Background: The development of antibiotic resistance in bacteria is a matter of global concern due to the exceptionally high morbidity and mortality rates. The outer membrane of most gram-negative bacteria acts as a highly efficient barrier and blocks the entry of the majority of antibiotics, making them ineffective. The Bam complex, β-barrel assembly machinery complex, contains five subunits (BamA, B, C, D, E), which plays a vital role in folding and inserting essential outer membrane proteins into the membrane, thus maintaining outer membrane integrity. BamA and BamD are essential subunits to fulfill this purpose. Therefore, targeting this complex to treat antibiotic resistance can be an incredibly effective approach. Natural bacterial pigments like violacein, phytochemicals like withanone, semasin, and several polyphenols have often been reported for their effective antibiotic, antioxidant, anti-inflammatory, antiviral, and anti-carcinogenic properties. Objective: Structural inhibition of the Bam complex by natural compounds can provide safe and effective treatment for antibiotic resistance by targeting outer membrane integrity. Methods: In-silico ADMET and molecular docking analysis was performed with ten natural compounds, namely violacein, withanone, sesamin, resveratrol, naringenin, quercetin, epicatechin, gallic acid, ellagic acid, and galangin, to analyse their inhibitory potential against the Bam complex.
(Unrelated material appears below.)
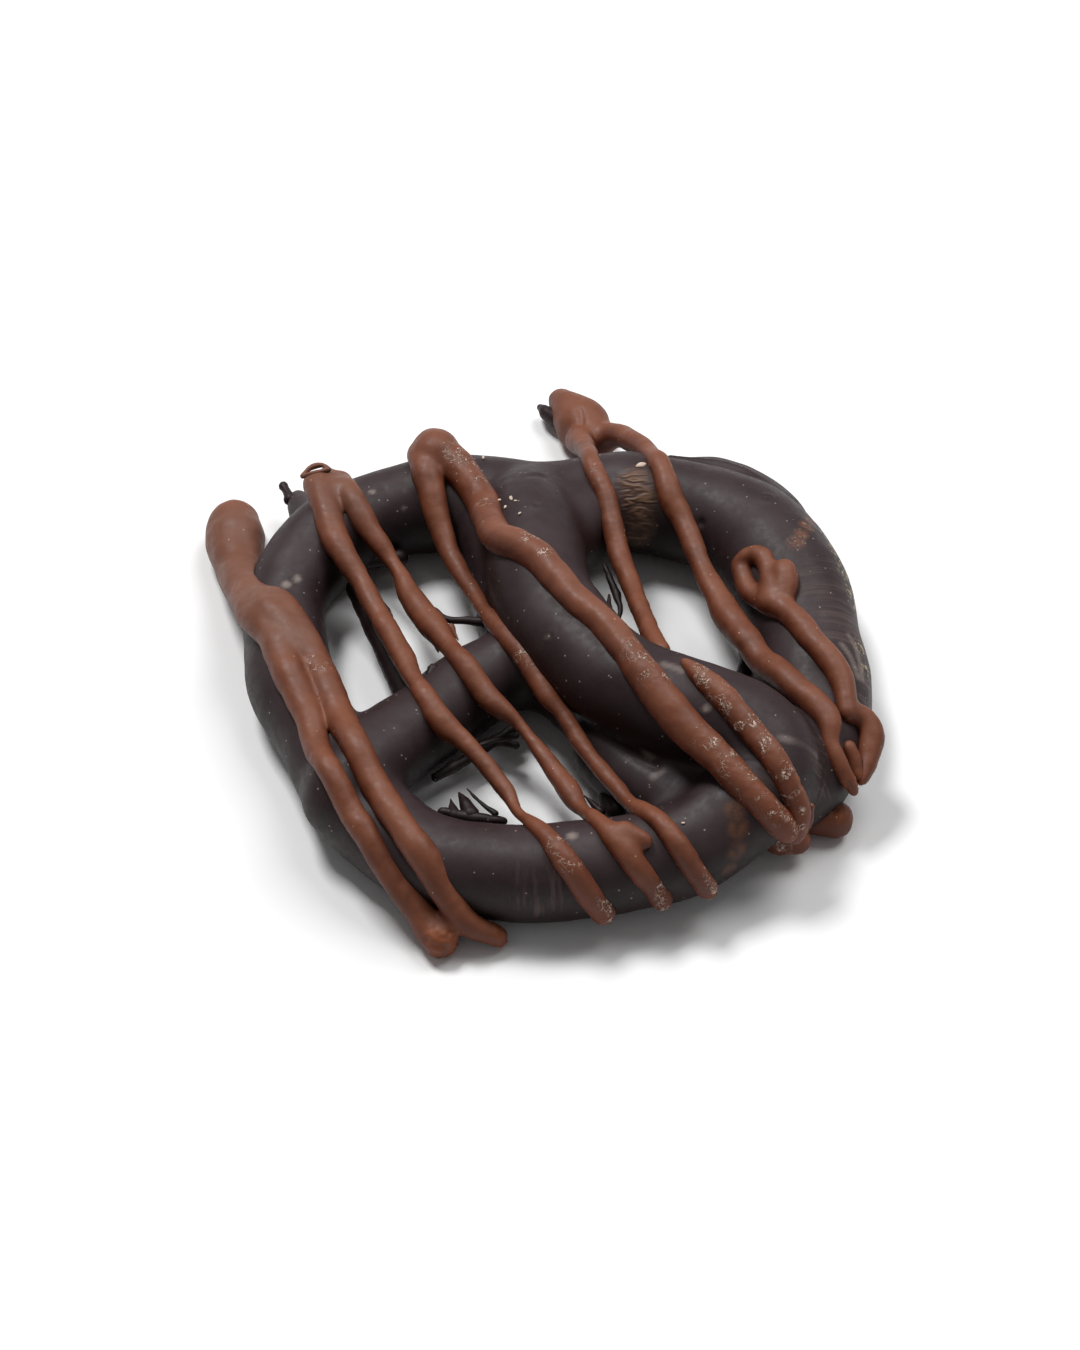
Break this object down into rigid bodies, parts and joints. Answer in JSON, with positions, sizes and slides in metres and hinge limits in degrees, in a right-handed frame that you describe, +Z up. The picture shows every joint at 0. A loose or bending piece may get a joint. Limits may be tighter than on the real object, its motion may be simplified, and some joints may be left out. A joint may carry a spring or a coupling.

Results: Docking complexes of violacein gave high binding energies of -10.385 and -9.46 Kcal/mol at C and D subunits interface and at A subunits of the Bam complex, respectively. Conclusion: Henceforth, violacein can be an effective antibiotic against to date reported resistant gram-negative bacteria by inhibiting the Bam complex of their outer membrane. Therefore the urgent need for exhaustive research in this concern is highly demanded.